Seuls quatre dirigeants du G20 ont confirmé leur présence à Bakou: ceux du Royaume-Uni, de l’Italie, de la Turquie et de l’Arabie saoudite. Du côté européen aussi, les absents seront bien plus nombreux que les présents. La Présidente de la Commission européenne, Ursula von der Leyen, ne viendra pas retenue par « ses fonctions institutionnelles ». Le président français Emmanuel Macron ne se déplacera pas non plus. Les relations entre la France et la pays hôte sont particulièrement tendues depuis que Paris a condamné fermement l’offensive militaire de l’Azerbaïdjan en septembre 2023 contre les séparatistes arméniens dans la région du Haut-Karabakh. Le chancelier allemand Olaf Scholz a aussi annoncé qu’il ne se rendrait pas à la COP29 après l’éclatement de sa coalition au pouvoir. Le Premier ministre néerlandais, Dick Schoof, a fait savoir qu’il annulait également son déplacement pour se concentrer sur la gestion des problèmes de son pays, à savoir les conséquences de la chasse aux juifs dans les rues d’Amsterdam…
De toute façon, réussir à réduire significativement les émissions de gaz à effet de serre dans les prochaines années et plus encore dans les prochaines décennies ne dépend pas des pays développés en général et encore moins des pays Européens. Nous ne pouvons pas régler la question climatique que nous le voulions ou pas. Elle est surtout entre les mains des pays du Sud global, Chine, Inde, Brésil, Indonésie… qui pour la plupart n’ont pas aujourd’hui aligné leurs objectifs énergétiques avec leurs engagements de long terme pris lors des différentes COP.
D’ailleurs de façon symbolique, le Premier ministre de Papouasie-Nouvelle-Guinée, James Marape a décidé de boycotter l’évènement pour protester contre l’absence de « soutien rapide aux victimes du changement climatique » de la part des grandes nations, du Nord comme du Sud.
S’acheter à peu de frais une respectabilité
De leur côté, nombre d’ONG et organisations écologistes dénoncent le détournement des COP par les pays pétroliers et gaziers qui s’achètent ainsi à peu de frais une respectabilité toute neuve. Ce qui a déjà été le cas avec la COP28 organisée l’an dernier par les Emirats arabes unis, l’est cette année avec l’Azerbaïdjan et le sera l’an prochain avec le Brésil.

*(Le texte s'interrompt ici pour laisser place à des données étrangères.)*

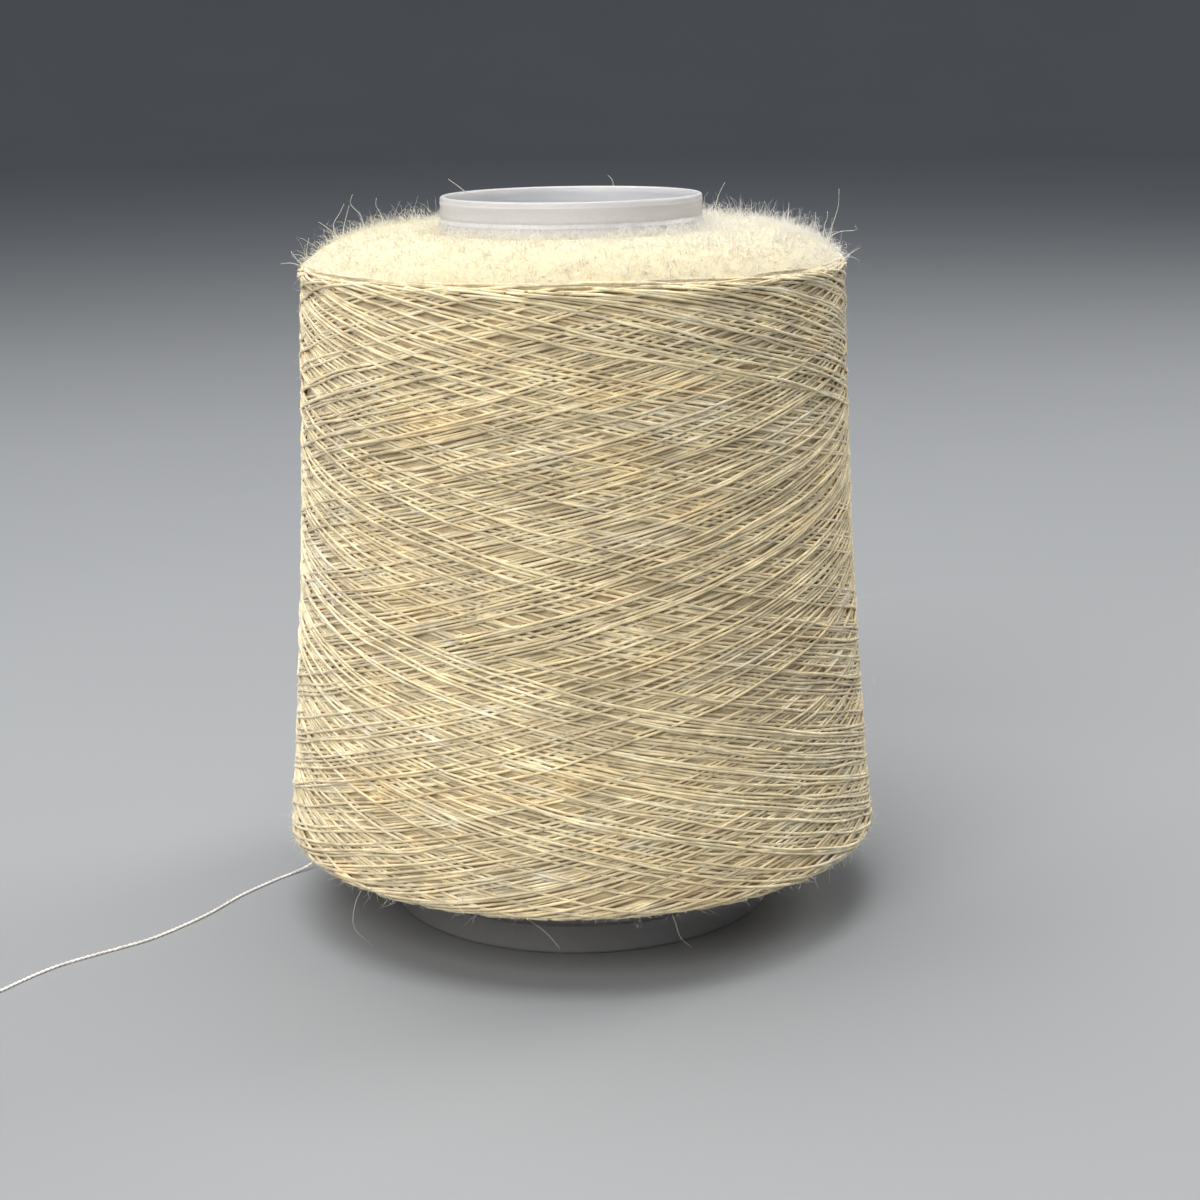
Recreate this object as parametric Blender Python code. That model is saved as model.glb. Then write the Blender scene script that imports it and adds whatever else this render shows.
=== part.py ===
"""A small cone of yarn: fine yarn cross-wound on a thin conical plastic tube.

The tube stands on its wide foot, with its narrow nose showing above the winding. The yarn's
loose end leaves the winding's lower edge, drops to the surface and runs out along it.
Metres, +Z up. The origin is the middle of the foot ring, on the surface that the tube stands on.
"""

import math

import bmesh
import bpy
from mathutils import Vector

MM = 0.001
TOUCH_GAP = 0.3 * MM  # left between pieces that touch, which meshes can't share exactly

# The tube, a thin cone that is open at both ends.
TUBE_HEIGHT = 108.0 * MM
TUBE_WALL = 1.4 * MM
FOOT_RADIUS = 29.1 * MM
NOSE_RADIUS = 19.2 * MM
FOOT_ROUND = 0.6 * MM  # rounding of the foot's outer edge
FOOT_BAND_HEIGHT = 4.2 * MM  # the foot's thicker band
FOOT_BAND_STEP = 0.35 * MM
FOOT_RING_WIDTH = 2.4 * MM  # the flat ring that stands on the surface
NOSE_GROOVE_HEIGHT = 104.9 * MM  # middle of a shallow groove round the nose
NOSE_GROOVE_WIDTH = 0.8 * MM
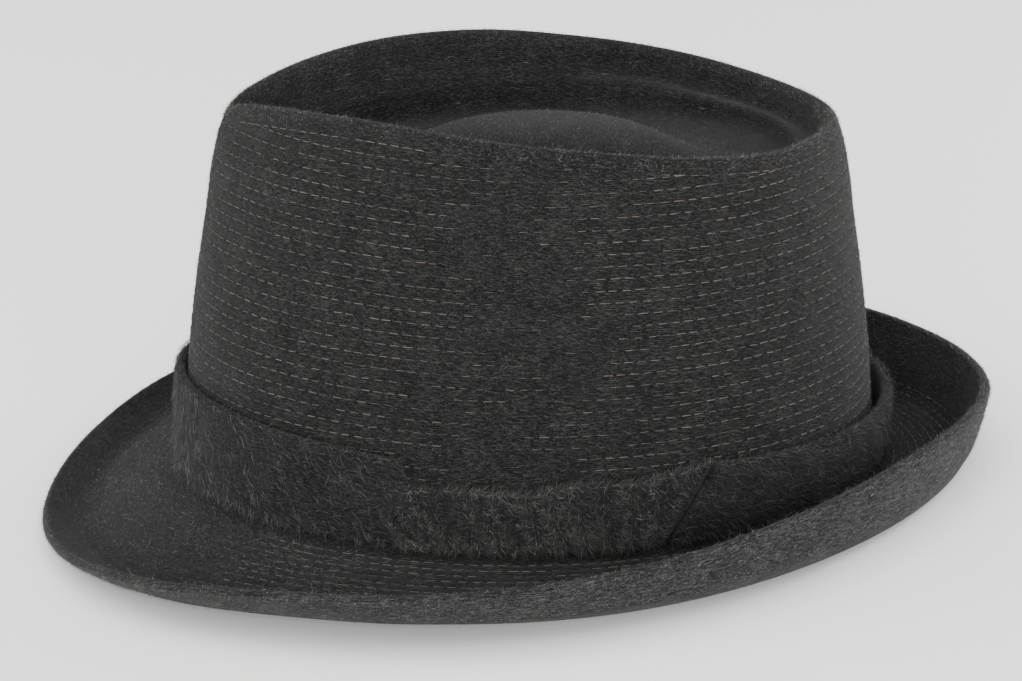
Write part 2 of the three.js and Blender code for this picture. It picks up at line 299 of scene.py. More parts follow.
    def regions(self, angles: np.ndarray) -> dict[Region, list[np.ndarray]]:
        """The loops that shape each region, in order from the dome's middle outward.

        Args:
            angles: degrees round the hat.

        Returns:
            The loops of each region.
        """
        pole = self.gutter(angles, 0.0, 0.0, self.dome_rise, 0.1)
        dome = [pole] + [
            self.gutter(angles, self.dome_half_length * reach, self.dome_half_width * reach,
                        self.dome_rise * rise, 0.1)
            for reach, rise in ((0.22, 0.98), (0.45, 0.88), (0.68, 0.64), (0.88, 0.27))
        ] + [self.gutter(angles, self.dome_half_length, self.dome_half_width, 0.8, 0.2)]
        foot = self.gutter(angles, self.dent_half_length, self.dent_half_width, 5.0, 0.55)
        dent = [
            self.gutter(angles, (self.dome_half_length + self.dent_half_length) / 2,
                        (self.dome_half_width + self.dent_half_width) / 2, 0.0, 0.3),
            self.gutter(angles, self.dent_half_length, self.dent_half_width, 2.0, 0.45),
            foot + (self.rim(angles, self.rim_fold, self.rim_fold) - foot) * 0.3,
            self.rim(angles, 1.6 * self.rim_fold, 2.2 * self.rim_fold, 0.95),
            self.rim(angles, 0.8 * self.rim_fold, 0.5 * self.rim_fold),
            self.rim(angles),
        ]
        crown = [self.wall(angles, height, inward) for height, inward in (
            (0.96, 0.84), (0.86, 0.67), (0.72, 0.53), (0.54, 0.34),
            (0.36, 0.19), (0.20, 0.09), (CROWN_FOOT, 0.0))]
        brim = [self.brim(angles, reach, sag) for reach, sag in (
            (0.035, 0.12), (0.38, 0.8), (0.72, 0.9), (0.95, 0.2))]
        lip = [self.lip(angles, share) for share in (0.84, 0.55, 0.25, 0.04)]
        return {Region.DOME: dome, Region.DENT: dent, Region.CROWN: crown,
                Region.BRIM: brim, Region.LIP: lip}


def through(controls: np.ndarray, steps: int) -> np.ndarray:
    """Draws a smooth curve through rows of control points, all angles at once.

    Args:
        controls: rows of points, shaped rows by angles by 3.
        steps: how many points to draw for each span between two rows.

    Returns:
        The denser rows, and the last control row at the end.
    """
    padded = np.concatenate([2 * controls[:1] - controls[1:2], controls,
                             2 * controls[-1:] - controls[-2:-1]])
    spans = np.sqrt(np.linalg.norm(np.diff(padded, axis=0), axis=2)) + 1e-5
    shares = np.linspace(0.0, 1.0, steps, endpoint=False)[:, None, None]
    rows = []
    for i in range(len(controls) - 1):
        p0, p1, p2, p3 = padded[i:i + 4]
        d0, d1, d2 = (spans[i + k][None, :, None] for k in range(3))
        t = shares * d1
        a1 = (p0 * -t + p1 * (t + d0)) / d0
        a2 = (p1 * (d1 - t) + p2 * t) / d1
        a3 = (p2 * (d1 + d2 - t) + p3 * (t - d1)) / d2
        b1 = (a1 * (d1 - t) + a2 * (t + d0)) / (d0 + d1)
        b2 = (a2 * (d1 + d2 - t) + a3 * t) / (d1 + d2)
        rows.append((b1 * (d1 - t) + b2 * t) / d1)
    return np.concatenate(rows + [controls[-1:]])


@dataclass
class Spots:
    """Places on the felt: where each is, and which way is out, round and down."""

    point: np.ndarray
    normal: np.ndarray
    round: np.ndarray
    down: np.ndarray


def unit(vectors: np.ndarray) -> np.ndarray:
    """Vectors brought to length one."""
    return vectors / (np.linalg.norm(vectors, axis=-1, keepdims=True) + 1e-12)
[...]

Rappelons que le Brésil est le 7ème plus grand pays producteur de pétrole et que la croissance de l’exploitation de ses réserves est l’une des plus rapides.
Anecdote gênante, l’ONG Global Witness a piégé facilement Elnur Soltanov, le directeur général de la COP29. Il a été filmé en train de faire la promotion d’accords d’investissement et de financement des ressources pétrolière et gazières de son pays auprès d’une fausse société baptisée EC Capital…

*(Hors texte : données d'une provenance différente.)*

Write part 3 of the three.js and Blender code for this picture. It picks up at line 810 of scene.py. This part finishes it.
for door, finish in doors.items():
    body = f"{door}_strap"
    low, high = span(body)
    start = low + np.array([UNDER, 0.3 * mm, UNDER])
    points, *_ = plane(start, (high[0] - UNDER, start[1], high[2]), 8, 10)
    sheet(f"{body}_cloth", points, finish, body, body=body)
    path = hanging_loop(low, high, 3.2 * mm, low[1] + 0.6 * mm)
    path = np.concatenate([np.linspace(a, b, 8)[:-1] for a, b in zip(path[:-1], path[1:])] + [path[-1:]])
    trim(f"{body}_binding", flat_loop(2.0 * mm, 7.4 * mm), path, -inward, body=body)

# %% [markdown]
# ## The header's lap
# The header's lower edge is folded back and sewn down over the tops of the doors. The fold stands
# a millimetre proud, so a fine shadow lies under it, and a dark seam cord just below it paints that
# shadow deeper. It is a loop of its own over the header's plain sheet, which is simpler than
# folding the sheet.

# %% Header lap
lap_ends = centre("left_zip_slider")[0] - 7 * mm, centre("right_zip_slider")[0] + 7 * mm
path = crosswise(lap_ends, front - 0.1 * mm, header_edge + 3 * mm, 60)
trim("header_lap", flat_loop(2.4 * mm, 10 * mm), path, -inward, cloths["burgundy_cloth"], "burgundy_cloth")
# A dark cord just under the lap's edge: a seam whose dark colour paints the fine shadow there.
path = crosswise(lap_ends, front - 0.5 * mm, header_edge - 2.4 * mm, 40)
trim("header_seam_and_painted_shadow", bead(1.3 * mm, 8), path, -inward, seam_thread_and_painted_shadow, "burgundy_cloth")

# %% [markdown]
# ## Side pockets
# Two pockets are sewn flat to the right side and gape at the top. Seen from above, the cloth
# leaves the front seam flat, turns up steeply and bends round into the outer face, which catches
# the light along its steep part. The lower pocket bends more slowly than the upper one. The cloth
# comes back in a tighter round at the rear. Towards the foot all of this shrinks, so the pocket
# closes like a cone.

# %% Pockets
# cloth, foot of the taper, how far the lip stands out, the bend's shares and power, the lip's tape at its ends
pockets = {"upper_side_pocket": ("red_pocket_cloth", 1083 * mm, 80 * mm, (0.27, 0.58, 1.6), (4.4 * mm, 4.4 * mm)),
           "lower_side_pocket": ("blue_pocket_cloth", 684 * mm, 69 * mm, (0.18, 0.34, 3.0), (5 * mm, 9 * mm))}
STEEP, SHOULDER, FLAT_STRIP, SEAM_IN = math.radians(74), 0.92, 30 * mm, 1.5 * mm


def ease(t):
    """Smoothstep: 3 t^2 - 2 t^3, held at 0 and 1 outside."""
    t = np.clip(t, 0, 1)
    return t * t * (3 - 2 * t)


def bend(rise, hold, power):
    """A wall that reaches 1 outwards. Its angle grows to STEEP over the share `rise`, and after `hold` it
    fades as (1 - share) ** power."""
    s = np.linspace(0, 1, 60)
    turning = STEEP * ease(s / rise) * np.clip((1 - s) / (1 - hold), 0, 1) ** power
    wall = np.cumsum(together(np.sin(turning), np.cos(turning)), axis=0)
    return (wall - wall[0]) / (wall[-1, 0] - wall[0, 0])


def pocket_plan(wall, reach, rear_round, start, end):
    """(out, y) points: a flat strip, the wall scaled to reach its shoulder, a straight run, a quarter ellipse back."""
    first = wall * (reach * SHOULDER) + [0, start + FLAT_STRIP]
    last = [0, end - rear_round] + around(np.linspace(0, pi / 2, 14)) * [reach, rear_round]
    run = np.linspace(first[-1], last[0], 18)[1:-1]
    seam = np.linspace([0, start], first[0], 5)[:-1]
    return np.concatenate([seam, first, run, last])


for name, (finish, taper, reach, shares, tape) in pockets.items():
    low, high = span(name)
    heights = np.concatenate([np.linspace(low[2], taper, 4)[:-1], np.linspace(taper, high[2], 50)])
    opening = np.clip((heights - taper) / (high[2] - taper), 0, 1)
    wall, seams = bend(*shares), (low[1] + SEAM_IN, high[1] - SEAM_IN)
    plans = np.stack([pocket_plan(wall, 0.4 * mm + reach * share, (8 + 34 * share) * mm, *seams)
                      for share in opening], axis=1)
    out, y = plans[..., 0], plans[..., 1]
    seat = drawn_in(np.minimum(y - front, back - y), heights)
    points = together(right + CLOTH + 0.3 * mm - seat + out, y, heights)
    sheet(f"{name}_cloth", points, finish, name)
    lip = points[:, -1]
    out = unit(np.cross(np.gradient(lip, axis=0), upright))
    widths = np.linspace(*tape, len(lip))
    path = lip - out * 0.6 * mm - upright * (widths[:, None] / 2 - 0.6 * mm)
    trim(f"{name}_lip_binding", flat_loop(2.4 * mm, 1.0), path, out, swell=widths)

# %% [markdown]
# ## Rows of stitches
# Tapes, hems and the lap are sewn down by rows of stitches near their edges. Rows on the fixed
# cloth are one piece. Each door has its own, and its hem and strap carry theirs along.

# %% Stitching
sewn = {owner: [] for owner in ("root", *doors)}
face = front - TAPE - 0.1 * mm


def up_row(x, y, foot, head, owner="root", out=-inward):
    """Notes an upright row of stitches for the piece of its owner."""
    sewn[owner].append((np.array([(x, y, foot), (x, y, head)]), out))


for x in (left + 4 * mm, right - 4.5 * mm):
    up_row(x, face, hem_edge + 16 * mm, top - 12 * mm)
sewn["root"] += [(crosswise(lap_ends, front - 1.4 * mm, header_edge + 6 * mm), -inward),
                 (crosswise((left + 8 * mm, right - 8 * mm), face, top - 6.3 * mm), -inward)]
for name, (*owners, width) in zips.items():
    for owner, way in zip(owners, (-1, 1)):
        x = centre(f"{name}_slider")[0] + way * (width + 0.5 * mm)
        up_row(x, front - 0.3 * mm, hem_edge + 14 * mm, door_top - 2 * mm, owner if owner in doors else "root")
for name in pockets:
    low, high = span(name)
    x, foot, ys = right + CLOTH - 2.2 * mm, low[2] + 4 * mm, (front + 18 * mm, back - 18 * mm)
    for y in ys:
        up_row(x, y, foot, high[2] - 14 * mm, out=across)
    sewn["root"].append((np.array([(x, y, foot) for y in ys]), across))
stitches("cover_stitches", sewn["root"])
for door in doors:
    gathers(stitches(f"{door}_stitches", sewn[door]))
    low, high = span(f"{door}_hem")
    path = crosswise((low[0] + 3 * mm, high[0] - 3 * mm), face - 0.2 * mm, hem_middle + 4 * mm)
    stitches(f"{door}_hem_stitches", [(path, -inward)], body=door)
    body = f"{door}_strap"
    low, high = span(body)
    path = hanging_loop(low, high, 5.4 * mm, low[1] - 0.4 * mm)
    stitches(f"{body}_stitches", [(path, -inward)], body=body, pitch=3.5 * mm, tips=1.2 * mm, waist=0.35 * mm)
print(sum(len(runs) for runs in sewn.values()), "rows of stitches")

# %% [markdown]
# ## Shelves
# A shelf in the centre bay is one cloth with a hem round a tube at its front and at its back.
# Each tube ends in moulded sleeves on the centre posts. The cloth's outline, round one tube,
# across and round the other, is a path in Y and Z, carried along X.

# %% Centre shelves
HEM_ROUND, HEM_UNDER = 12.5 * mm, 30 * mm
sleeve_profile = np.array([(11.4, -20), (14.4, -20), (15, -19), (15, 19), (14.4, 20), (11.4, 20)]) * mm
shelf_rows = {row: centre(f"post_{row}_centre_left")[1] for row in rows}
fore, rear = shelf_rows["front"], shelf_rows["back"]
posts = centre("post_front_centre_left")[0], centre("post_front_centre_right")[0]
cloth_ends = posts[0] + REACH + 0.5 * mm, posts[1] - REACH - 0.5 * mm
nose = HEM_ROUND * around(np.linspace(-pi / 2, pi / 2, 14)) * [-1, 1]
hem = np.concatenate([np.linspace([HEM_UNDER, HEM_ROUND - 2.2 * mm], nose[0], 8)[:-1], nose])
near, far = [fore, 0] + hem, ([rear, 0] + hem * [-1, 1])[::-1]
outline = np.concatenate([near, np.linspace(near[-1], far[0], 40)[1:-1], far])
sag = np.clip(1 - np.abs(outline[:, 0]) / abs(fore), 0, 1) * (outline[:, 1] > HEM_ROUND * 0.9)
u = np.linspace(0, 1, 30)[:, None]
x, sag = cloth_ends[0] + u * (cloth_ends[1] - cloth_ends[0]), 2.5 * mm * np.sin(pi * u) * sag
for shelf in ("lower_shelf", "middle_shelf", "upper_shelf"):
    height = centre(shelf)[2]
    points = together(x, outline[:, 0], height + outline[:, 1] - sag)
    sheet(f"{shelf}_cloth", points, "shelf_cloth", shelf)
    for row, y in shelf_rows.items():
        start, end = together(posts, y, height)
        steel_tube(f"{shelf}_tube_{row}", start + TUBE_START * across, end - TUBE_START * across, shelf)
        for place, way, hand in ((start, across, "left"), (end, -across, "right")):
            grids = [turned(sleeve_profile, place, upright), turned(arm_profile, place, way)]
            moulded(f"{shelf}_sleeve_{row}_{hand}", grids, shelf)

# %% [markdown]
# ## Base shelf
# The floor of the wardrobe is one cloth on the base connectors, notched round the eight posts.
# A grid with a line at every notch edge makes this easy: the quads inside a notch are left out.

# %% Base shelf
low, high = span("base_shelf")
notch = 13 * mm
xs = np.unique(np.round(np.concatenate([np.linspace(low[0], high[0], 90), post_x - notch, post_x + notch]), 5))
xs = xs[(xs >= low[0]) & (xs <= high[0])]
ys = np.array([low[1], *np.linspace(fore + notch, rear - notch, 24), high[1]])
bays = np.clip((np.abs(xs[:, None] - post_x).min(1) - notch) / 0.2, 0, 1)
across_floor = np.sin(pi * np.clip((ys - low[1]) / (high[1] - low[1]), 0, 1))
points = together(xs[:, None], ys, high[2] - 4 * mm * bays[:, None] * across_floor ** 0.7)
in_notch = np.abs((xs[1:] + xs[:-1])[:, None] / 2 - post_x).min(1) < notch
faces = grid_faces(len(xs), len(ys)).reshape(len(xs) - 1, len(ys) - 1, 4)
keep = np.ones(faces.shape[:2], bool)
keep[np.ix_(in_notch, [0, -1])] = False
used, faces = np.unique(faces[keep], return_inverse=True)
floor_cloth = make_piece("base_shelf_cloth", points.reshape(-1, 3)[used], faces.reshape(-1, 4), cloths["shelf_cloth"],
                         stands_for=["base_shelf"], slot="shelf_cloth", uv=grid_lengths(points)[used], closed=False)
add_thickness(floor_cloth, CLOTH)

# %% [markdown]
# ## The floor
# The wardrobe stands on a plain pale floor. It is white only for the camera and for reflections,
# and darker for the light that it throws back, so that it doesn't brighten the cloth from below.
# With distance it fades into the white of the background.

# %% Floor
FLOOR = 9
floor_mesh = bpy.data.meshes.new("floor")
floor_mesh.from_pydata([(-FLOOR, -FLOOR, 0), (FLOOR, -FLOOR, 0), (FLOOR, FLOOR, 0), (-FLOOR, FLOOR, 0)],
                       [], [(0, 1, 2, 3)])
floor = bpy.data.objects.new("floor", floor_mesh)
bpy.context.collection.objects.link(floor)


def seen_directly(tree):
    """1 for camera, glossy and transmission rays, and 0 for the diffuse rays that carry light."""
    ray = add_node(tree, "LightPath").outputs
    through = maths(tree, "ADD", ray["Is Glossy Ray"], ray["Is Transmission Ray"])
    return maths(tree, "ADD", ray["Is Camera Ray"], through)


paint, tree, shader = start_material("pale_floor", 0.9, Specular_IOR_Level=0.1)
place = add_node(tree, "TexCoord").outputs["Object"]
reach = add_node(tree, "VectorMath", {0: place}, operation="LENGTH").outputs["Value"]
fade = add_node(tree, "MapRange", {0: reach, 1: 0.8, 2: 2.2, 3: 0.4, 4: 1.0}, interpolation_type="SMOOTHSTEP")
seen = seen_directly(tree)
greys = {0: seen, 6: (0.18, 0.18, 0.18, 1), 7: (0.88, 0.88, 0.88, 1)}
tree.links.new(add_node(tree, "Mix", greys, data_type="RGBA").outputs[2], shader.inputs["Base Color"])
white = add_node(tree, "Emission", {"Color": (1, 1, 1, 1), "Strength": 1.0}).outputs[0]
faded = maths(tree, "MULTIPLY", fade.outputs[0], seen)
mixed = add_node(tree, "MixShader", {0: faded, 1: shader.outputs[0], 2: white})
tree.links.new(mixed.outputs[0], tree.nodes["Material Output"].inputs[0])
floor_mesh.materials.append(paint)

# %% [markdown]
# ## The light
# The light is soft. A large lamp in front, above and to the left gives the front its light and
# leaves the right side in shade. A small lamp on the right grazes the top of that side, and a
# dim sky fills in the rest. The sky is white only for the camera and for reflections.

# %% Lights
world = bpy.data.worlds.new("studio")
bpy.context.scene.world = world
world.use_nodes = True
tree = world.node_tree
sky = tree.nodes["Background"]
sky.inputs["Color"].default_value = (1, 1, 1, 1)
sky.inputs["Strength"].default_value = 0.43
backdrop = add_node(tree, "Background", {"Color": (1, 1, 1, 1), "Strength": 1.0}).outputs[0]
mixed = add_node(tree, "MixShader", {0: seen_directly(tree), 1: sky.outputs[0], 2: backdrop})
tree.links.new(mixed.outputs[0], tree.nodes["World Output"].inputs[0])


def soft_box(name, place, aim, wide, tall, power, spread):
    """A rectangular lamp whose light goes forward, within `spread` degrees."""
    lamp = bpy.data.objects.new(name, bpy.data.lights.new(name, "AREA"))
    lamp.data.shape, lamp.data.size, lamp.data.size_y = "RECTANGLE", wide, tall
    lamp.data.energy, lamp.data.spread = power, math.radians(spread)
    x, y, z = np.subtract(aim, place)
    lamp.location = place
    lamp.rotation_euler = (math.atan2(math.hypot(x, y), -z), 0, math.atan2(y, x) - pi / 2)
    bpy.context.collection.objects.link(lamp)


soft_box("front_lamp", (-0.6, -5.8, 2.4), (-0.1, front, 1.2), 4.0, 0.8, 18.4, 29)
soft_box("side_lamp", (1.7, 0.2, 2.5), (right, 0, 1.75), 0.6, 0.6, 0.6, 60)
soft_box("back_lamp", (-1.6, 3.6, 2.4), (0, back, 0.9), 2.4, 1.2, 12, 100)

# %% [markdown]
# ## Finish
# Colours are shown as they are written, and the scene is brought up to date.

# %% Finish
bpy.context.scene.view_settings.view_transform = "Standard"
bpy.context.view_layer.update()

La question de fond du financement de la transition
Pourtant, la COP29 a en théorie au moins un mérite : s’attaquer au problème de fond de la transition énergétique et écologique, celui de son financement pour les pays émergents… Voilà pourquoi elle est surnommée la « COP Finances ». Mais avec les COP dont les engagements sont non contraignants, les promesses n’engagent que ceux qui les reçoivent. Il en va ainsi des 100 milliards de dollars que les pays riches, les 20 principales économies responsables de 80% des émissions de gaz à effet de serre, se sont engagés en 2009, lors de la COP15, à fournir aux pays pauvres pour les aider à financer leur transition. Un niveau atteint finalement depuis 2022, mais qui est jugé aujourd’hui totalement insuffisant. La COP29 a justement pour vocation d’établir un nouvel objectif collectif de financement. Lors de son discours d’ouverture, lundi 11 novembre, le président de la COP29 Moukhtar Babaïev a évoqué des « centaines de milliards ».
Les besoins des pays du Sud sont estimés entre 500 à 2.500 milliards de dollars par an d’ici 2030 par le rapport préparatoire de l’OCDE. Un chiffre qui donne le tournis. Les Occidentaux ne sont d’ailleurs pas disposés, et n’ont pas les moyens, de régler une telle facture. Tandis que la Chine et les autres pays émergents rappellent qu’ils ne sont pas les responsables historiques du réchauffement climatique…
Et puis il faut savoir ce que l’on doit inclure dans le financement de la lutte contre le dérèglement climatique. Doit-on tout aborder de front, c’est-à-dire la transition permettant d’émettre moins de gaz à effet de serre, l’adaptation aux conséquences du dérèglement avec ses canicules et ses inondations ? Et le financement doit se faire sous quelles formes ? Des subventions, des aides, des dons, des prêts ? Beaucoup de questions et pour le moment peu de réponses.